**THE EXERCISE:** Pull out the lines from the line containing "body_sleeve();" through the line containing "for body, members", both lines included, and copy them exactly.

**PROVIDED RECORDS:**

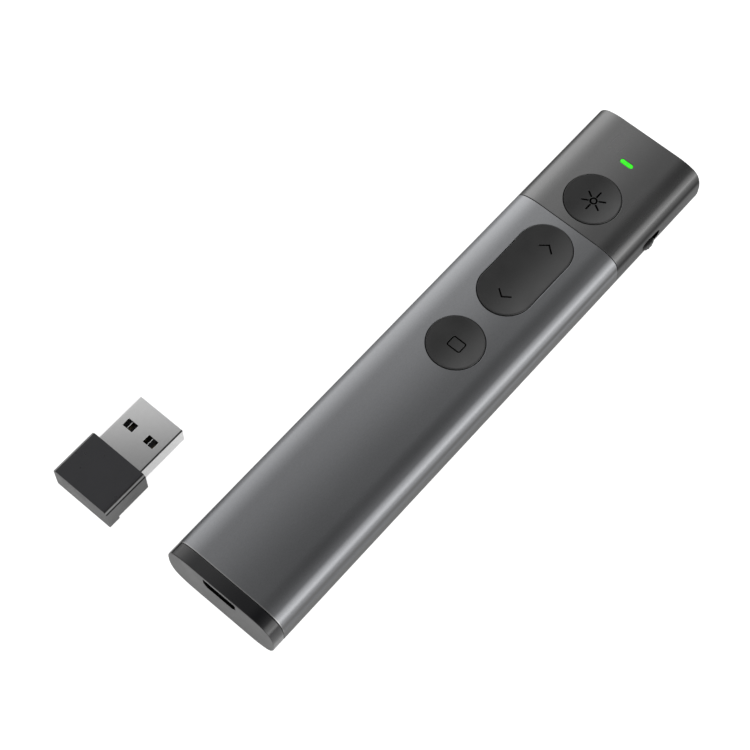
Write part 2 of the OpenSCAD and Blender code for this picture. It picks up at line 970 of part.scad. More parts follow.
// Flat at the back, domed towards the window, and seated behind the barrel's lip
module laser_lens() {
    color("#cfe3ea")
        along_laser(laser_front - lens_seat / 2 - lens_thickness)
            intersection() {
                cylinder(r = lens_radius, h = lens_thickness);
                translate([0, 0, lens_thickness - lens_sphere])
                    sphere(r = lens_sphere, $fn = fine_steps);
            }
}

module laser_driver_board() {
    color("#1f4d37")
        along_laser(laser_rear + driver_sunk)
            cylinder(r = lens_radius, h = driver_thickness);
}

module laser_holder() {
    color("#2b2b2d")
        difference() {
            translate([laser_front - barrel_nose - holder_length, -holder_half, head_wall])
                cube([holder_length, 2 * holder_half, board_bottom - head_wall]);
            along_laser(laser_rear)
                cylinder(r = laser_radius + holder_gap, h = laser_length);
            // open above the barrel, so that it snaps in before the board goes on
            translate([laser_rear, -laser_radius / 2, laser_z])
                cube([laser_length, laser_radius, body_height]);
        }
}

module laser_window() {
    color("#3a1518")
        along_laser(front_x - head_wall - window_flange_height) {
            cylinder(r = window_radius + window_flange, h = window_flange_height);
            cylinder(r = window_radius, h = window_flange_height + head_wall - window_sunk);
        }
}

// Power slide: a ribbed knob in the side slot, on a switch that hangs under the board.
knob_rest_gap = 0.15;
knob_x = slot_rear + knob_rest_gap;
slide_travel = slot_length - knob_length - 2 * knob_rest_gap;
knob_end_share = 0.45;
rib_groove = 0.18;
rib_count = 4;
knob_inner = 0.4;
lever_length = 1.6;
lever_height = 1;
lever_depth = 1.8;
lever_root = 0.3;
power_width = 3.4;
power_gap = 0.25;
power_below = 1.3;
power_bottom = slot_z - lever_height / 2 - power_below;
arch_rise = knob_proud * (1 - knob_end_share);
arch_radius = (pow(knob_length / 2, 2) + arch_rise * arch_rise) / (2 * arch_rise);
knob_middle = knob_x + knob_length / 2;
knob_inner_y = half_width - head_wall - knob_inner;
power_outer = knob_inner_y - power_gap;
channel_room = 0.3;

// Seen from above, the knob's outer face arches along the slot and has a groove between each two ribs
module knob_area() {
    tip = half_width + knob_proud;
    difference() {
        intersection() {
            translate([0, -tip + arch_radius])
                circle(r = arch_radius, $fn = fine_steps);
            translate([-knob_length / 2, -tip - cut])
                square([knob_length, tip + cut - knob_inner_y]);
        }
        for (i = [1 : rib_count - 1])
            translate([(i / rib_count - 1 / 2) * knob_length, -tip + knob_groove_drop(i)])
                circle(r = rib_groove, $fn = 24);
    }
}

// Fall of the arch below its crown at groove i
function knob_groove_drop(i) =
    arch_radius - sqrt(arch_radius * arch_radius - pow((i / rib_count - 1 / 2) * knob_length, 2));

module power_knob() {
    color("#3a3a3c") {
        intersection() {
            translate([knob_middle, 0, slot_z - knob_height / 2])
                linear_extrude(knob_height)
                    knob_area();
            translate([knob_middle, 0, slot_z])
                rotate([90, 0, 0])
                    linear_extrude(body_width)
                        pill_area(knob_length - knob_height, knob_height / 2);
        }
        translate([knob_middle - lever_length / 2, -knob_inner_y - lever_root, slot_z - lever_height / 2])
            cube([lever_length, lever_depth + lever_root, lever_height]);
    }
}

module power_switch() {
    channel = lever_length + slide_travel + 2 * channel_room;
    color("#9fa1a4")
        difference() {
            translate([slot_middle - power_length / 2, -power_outer, power_bottom])
                cube([power_length, power_width, board_bottom - power_bottom]);
            translate([
                knob_middle - lever_length / 2 - channel_room,
                -power_outer - cut,
                slot_z - lever_height / 2 - channel_room / 2
            ])
                cube([channel, lever_depth + channel_room + cut, lever_height + channel_room]);
        }
}

// Receiver: a black cover over a standard plug, lying beside the clicker with the plug to the front.
receiver_y = half_width + receiver_apart + cover_width / 2;
cover_rear = rear_x - receiver_behind;
plug_inside = 6.5;
plug_corner = 0.3;
plug_seat = 0.05;
hole_length = 1.95;
hole_width = 2.5;
hole_spacing = 5.7;
hole_to_tip = 6.15;
cover_cavity = 9.6;

// The receiver's own frame: x along the plug, from the cover's rear end
module receiver_frame() {
    translate([cover_rear, receiver_y, 0])
        children();
}

module receiver_cover() {
    high = lip_height + cover_height;
    half = cover_width / 2;
    color("#262628")
        receiver_frame()
            difference() {
                union() {
                    rotate([90, 0, 90])
                        linear_extrude(cover_length)
                            polygon([
                                [-half, lip_height],
                                [half, lip_height],
                                [half, high - cover_bevel],
                                [half - cover_bevel, high],
                                [-half + cover_bevel, high],
                                [-half, high - cover_bevel],
                            ]);
                    translate([0, -half, 0])
                        cube([lip_length, cover_width, 2 * lip_height]);
                }
                translate([cover_length - cover_cavity, 0, plug_low + plug_height / 2])
                    rotate([90, 0, 90])
                        linear_extrude(cover_cavity + cut)
                            plate_area(plug_width + 2 * plug_seat, plug_height + 2 * plug_seat, plug_corner);
            }
}

module receiver_plug_shell() {
    color("#c6c7c9")
        receiver_frame()
            difference() {
                translate([cover_length - plug_inside, 0, plug_low + plug_height / 2])
                    rotate([90, 0, 90])
                        linear_extrude(plug_inside + plug_length)
                            difference() {
                                plate_area(plug_width, plug_height, plug_corner);
                                plate_area(
                                    plug_width - 2 * plug_sheet,
                                    plug_height - 2 * plug_sheet,
                                    plug_corner - plug_sheet / 2
                                );
                            }
                for (side = [-1, 1])
                    translate([
                        cover_length + plug_length - hole_to_tip - hole_length / 2,
                        side * hole_spacing / 2 - hole_width / 2,
                        0
                    ])
                        cube([hole_length, hole_width, body_height]);
            }
}

// Tongue: the plastic that fills the lower half of the plug, with a groove for each contact.
tongue_height = 1.95;
tongue_sunk = 0.4;
contact_width = 1;
contact_thickness = 0.2;
outer_contact = 3.5;
inner_contact = 1;
contact_places = [-outer_contact, -inner_contact, inner_contact, outer_contact];
contact_sunk = 1;
contact_step = 1;
contact_rear = cover_length - plug_inside;
groove_width = contact_width + 2 * plug_seat;
tongue_top = plug_low + plug_sheet + plug_seat + tongue_height;

// Lower part of the plug's inside, rounded where the shell is
module tongue_area(width) {
    inside = plug_height - 2 * plug_sheet - 2 * plug_seat;
    intersection() {
        plate_area(width, inside, plug_corner - plug_sheet / 2);
        translate([-width / 2, -inside / 2])
            square([width, tongue_height]);
    }
}

module receiver_tongue() {
    width = plug_width - 2 * plug_sheet - 2 * plug_seat;
    color("#1d1d1f")
        receiver_frame()
            difference() {
                translate([contact_rear, 0, plug_low + plug_height / 2])
                    rotate([90, 0, 90])
                        linear_extrude(plug_inside + plug_length - tongue_sunk)
                            tongue_area(width);
                for (place = contact_places)
                    translate([contact_rear, place - groove_width / 2, tongue_top - contact_thickness])
                        cube([contact_reach(place) + plug_seat, groove_width, contact_thickness + cut]);
            }
}

// The outer contacts reach further forward than the inner ones
function contact_reach(place) =
    plug_inside + plug_length - tongue_sunk - contact_sunk
    - (abs(place) > inner_contact ? 0 : contact_step);

module receiver_contacts() {
    color("#c9a24a")
        receiver_frame()
            for (place = contact_places)
                translate([contact_rear, place - contact_width / 2, tongue_top - contact_thickness])
                    cube([contact_reach(place), contact_width, contact_thickness + plug_seat]);
}

// Receiver board: a small plate behind the tongue, seated in the cover's cavity.
receiver_board_length = 2.8;
receiver_board_width = 11;
receiver_board_thickness = 0.8;

module receiver_board() {
    color("#1f4d37")
        receiver_frame()
            translate([
                cover_length - plug_inside - receiver_board_length - fit,
                -receiver_board_width / 2,
                tongue_top - receiver_board_thickness
            ])
                cube([receiver_board_length, receiver_board_width, receiver_board_thickness]);
}

body_sleeve();
head_shell();
end_cap();
inner_tray();
main_board();
board_screws();
battery();
battery_tabs();
control_chip();
charge_chip();
crystal();
usb_port_shell();
usb_port_tongue();
receiver_bay();
bay_magnet();
screen_button();
screen_stem();
screen_switch();
laser_button();
laser_stem();
laser_switch();
page_rocker();
rocker_cradle();
rocker_pin();
back_stem();
back_switch();
forward_stem();
forward_switch();
status_led();
light_pipe();
laser_barrel();
laser_lens();
laser_driver_board();
laser_holder();
laser_window();
power_knob();
power_switch();
receiver_cover();
receiver_plug_shell();
receiver_tongue();
receiver_contacts();
receiver_board();
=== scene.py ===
import json
import math

import bmesh
import bpy
import numpy as np
from mathutils import Matrix

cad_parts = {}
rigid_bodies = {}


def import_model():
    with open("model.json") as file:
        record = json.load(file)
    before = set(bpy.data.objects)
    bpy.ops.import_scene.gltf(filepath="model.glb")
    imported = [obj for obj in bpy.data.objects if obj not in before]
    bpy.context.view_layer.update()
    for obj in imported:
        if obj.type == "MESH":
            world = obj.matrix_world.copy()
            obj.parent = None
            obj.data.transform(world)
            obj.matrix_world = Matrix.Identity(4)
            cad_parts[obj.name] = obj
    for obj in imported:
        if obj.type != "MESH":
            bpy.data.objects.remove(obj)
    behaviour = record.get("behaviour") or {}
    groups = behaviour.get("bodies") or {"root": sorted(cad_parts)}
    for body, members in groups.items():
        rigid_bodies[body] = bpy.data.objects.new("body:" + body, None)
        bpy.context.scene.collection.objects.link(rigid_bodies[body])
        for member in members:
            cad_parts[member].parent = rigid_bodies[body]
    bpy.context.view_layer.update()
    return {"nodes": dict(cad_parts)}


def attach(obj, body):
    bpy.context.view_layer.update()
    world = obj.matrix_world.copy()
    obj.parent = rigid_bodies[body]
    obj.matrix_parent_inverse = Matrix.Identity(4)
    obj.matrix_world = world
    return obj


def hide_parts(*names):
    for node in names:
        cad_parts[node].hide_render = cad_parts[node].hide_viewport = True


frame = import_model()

print("frame: nodes", len(frame["nodes"]))

mm = 0.001
nodes = frame["nodes"]


# Meshes from arrays. All lengths below are in millimetres and become metres in makePiece.

# Quads of a grid: corner (i, j) has the number i * columns + j; either way may close on itself
def gridQuads(rows, columns, closeRows=False, closeColumns=True):
    i, j = np.meshgrid(
        np.arange(rows if closeRows else rows - 1),
        np.arange(columns if closeColumns else columns - 1),
        indexing="ij",
    )
    down = (i + 1) % rows
    along = (j + 1) % columns
    corners = [i * columns + j, i * columns + along, down * columns + along, down * columns + j]
    return np.stack(corners, axis=-1).reshape(-1, 4)


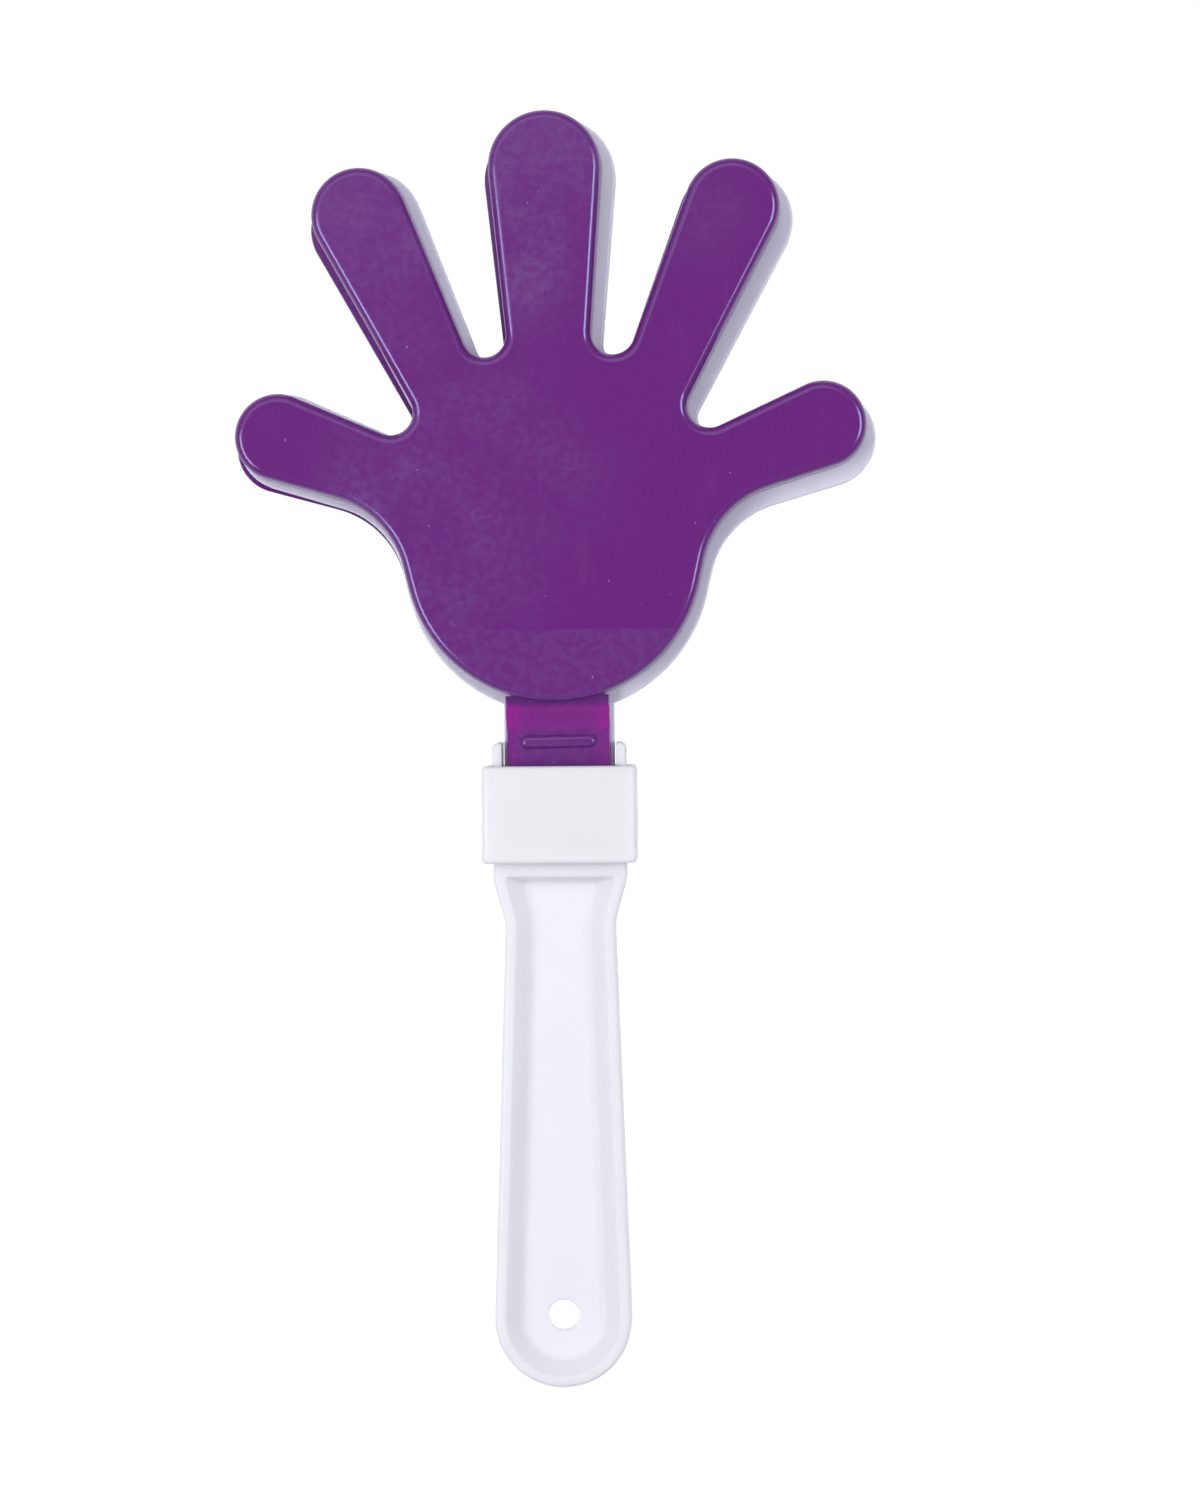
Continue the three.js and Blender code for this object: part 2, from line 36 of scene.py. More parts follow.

**RIGHT ANSWER:**
body_sleeve();
head_shell();
end_cap();
inner_tray();
main_board();
board_screws();
battery();
battery_tabs();
control_chip();
charge_chip();
crystal();
usb_port_shell();
usb_port_tongue();
receiver_bay();
bay_magnet();
screen_button();
screen_stem();
screen_switch();
laser_button();
laser_stem();
laser_switch();
page_rocker();
rocker_cradle();
rocker_pin();
back_stem();
back_switch();
forward_stem();
forward_switch();
status_led();
light_pipe();
laser_barrel();
laser_lens();
laser_driver_board();
laser_holder();
laser_window();
power_knob();
power_switch();
receiver_cover();
receiver_plug_shell();
receiver_tongue();
receiver_contacts();
receiver_board();
=== scene.py ===
import json
import math

import bmesh
import bpy
import numpy as np
from mathutils import Matrix

cad_parts = {}
rigid_bodies = {}


def import_model():
    with open("model.json") as file:
        record = json.load(file)
    before = set(bpy.data.objects)
    bpy.ops.import_scene.gltf(filepath="model.glb")
    imported = [obj for obj in bpy.data.objects if obj not in before]
    bpy.context.view_layer.update()
    for obj in imported:
        if obj.type == "MESH":
            world = obj.matrix_world.copy()
            obj.parent = None
            obj.data.transform(world)
            obj.matrix_world = Matrix.Identity(4)
            cad_parts[obj.name] = obj
    for obj in imported:
        if obj.type != "MESH":
            bpy.data.objects.remove(obj)
    behaviour = record.get("behaviour") or {}
    groups = behaviour.get("bodies") or {"root": sorted(cad_parts)}
    for body, members in groups.items():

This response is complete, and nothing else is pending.